Response to Sarah’s 1.6 and thinking with Whitehead (Jon Sakata)

Whitehead’s view elsewhere that the universe is “a field of force—or, in other words, a field of incessant activity” not only undergirds Sarah’s  crucial vectorization “Form is a verb” but that, I would expand, everything is verb. Life is verb. [To tie with other conversations in Session 1 concerning ‘meaning’ and ‘sense-making’, just would add here sens in French also includes additionally ‘directionality’, this dimension of vectoring form-ing, living, creating.]

I sing Whitehead’s song concerning an undivided Nature-[Hu]Man and there is indeed so much to marvel and affirm in, as Sarah says: “...that what distinguishes humans is the way that we have used culture to radically extend and amplify our capacities.” And yet, I pause how human plasticity and our incomparable capacities have brought us — humans and non-humans — to the brink of planetary ecocide. I don’t know if Whitehead contemplated such a horizon; but (re-)affirming and (re-)activating an incessant culture of care—or even more, to incessantly create embodied (micro-)cultures of caring—feels crucial in confronting and embracing what lies Be-For(e) and With-In.

***

To keep from humanism-past:

- While there was the French Enlightenment; there was also the daring inflammatory counter-Enlightenment of Johann Georg Hamman (as much I feel little resonance with his polemics).

- Within the French Enlightenment, that Diderot could pen such a flight of delirium as Rameau’s Nephew.

- Who was it that posited that the opposition between reason and feeling is illusory? Rather, that reason is a special form of feeling. In other words, feeling is a continuum inclusive of reason.

Meditating on just these three—the way they each circuit a critical contingency to push back or vector ways of thinking and living otherwise while entangled in far more formidable, prevailing, dominant conditionalities—could it be that I harbor a desire to keep all of humanism-past?

What might enacting erasure of parts of humanism-past portend for an ethical posthumanism-future?

7 comments:

Deborah Barlow said...

"Who was it that posited that the opposition between reason and feeling is illusory? Rather, that reason is a special form of feeling. In other words, feeling is a continuum inclusive of reason."

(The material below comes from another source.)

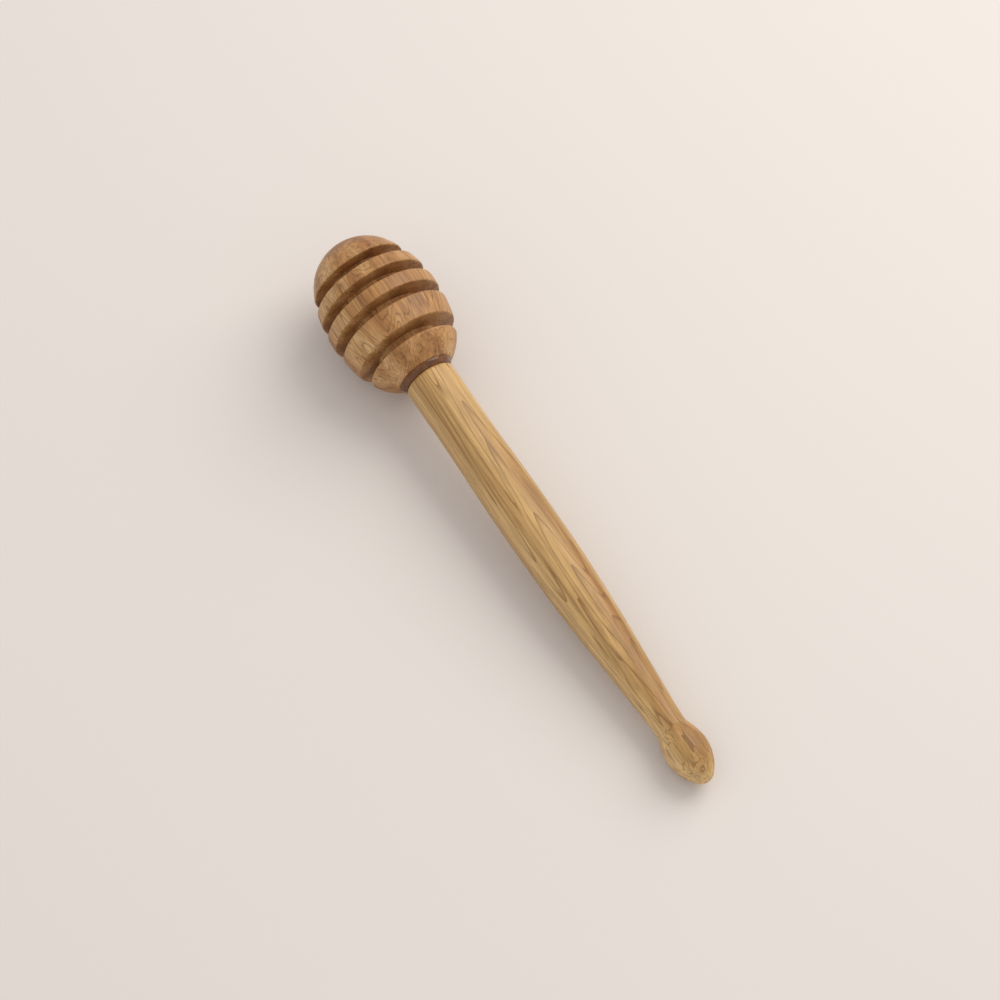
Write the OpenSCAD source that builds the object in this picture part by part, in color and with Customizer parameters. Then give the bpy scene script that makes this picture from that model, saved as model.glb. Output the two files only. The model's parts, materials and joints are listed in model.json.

More on this please, from anyone.

Taney Roniger said...

Jon and Deborah, Do you mean that someone from the past -- one of the Enlightenment figures, perhaps -- posited that the reason/feeling opposition is illusory? If so, I'd love to hear more on this. Of course, if you're referring to a contemporary figure that's another story altogether -- and one on which I'd have much to say!

Jon Sakata said...

Hume-Deleuze?

Taney Roniger said...

It could well be that Hume and Deleuze made this claim - very interesting. What I had in mind were people like Antonio Damasio, George Lakoff, and Mark Johnson, all of whom have written extensively on this in recent times. What was revelatory for me when I first read Lakoff was the idea that (and he has studied this empirically -- it's not just conjecture) the entire human conceptual apparatus arises from our embodied, sensual contact with the world, and as such consists mostly, if not entirely, of metaphors involving bodily actions. (Jon is of course talking about *feeling,* or emotion, but we seem to have no problem allowing that emotions arise from our embodied being in the world. And if reason is a function of emotion, and emotion is a function of our embodiment, then what I'm saying is similar.) But then when you think about it, how could it be otherwise? Old claims to the contrary notwithstanding, it's not like reason just descended on us from some mysterious celestial source; it had to have been born of the earth, just like everything else about us. And on emotion specifically, Antonio Damasio's claim (again, proven empirically) is that not only are reason and emotion fundamentally connected, but reason is entirely *dependent* upon emotion. To think that all this time we've gotten this so wrong. Another facet of human hubris, I suppose: to assume that things we *wish* were the case are in fact the case. I love what was said earlier about affect being so much more difficult than reason -- so much more difficult to inhabit -- and that rather than owning this difficulty, we ("we") divorced ourselves from it and cast it on to women!

Deborah Barlow said...

Taney, this is compelling and full of rich veins to explore. Thank you for taking this on.

I am also hoping Sarah Robinson will weigh as well. (She did a symposium and subsequent publication on Mind in Architecture: Neuroscience, Embodiment, and the Future of Design.)

Taney Roniger said...

Rich indeed! I can make this a separate thread so others will be sure to see it. I do think it calls for some in-depth attention.

Jon Sakata said...

That sounds like great idea, Taney!

Great to finally meet you and really enjoyed today's talk with Christine!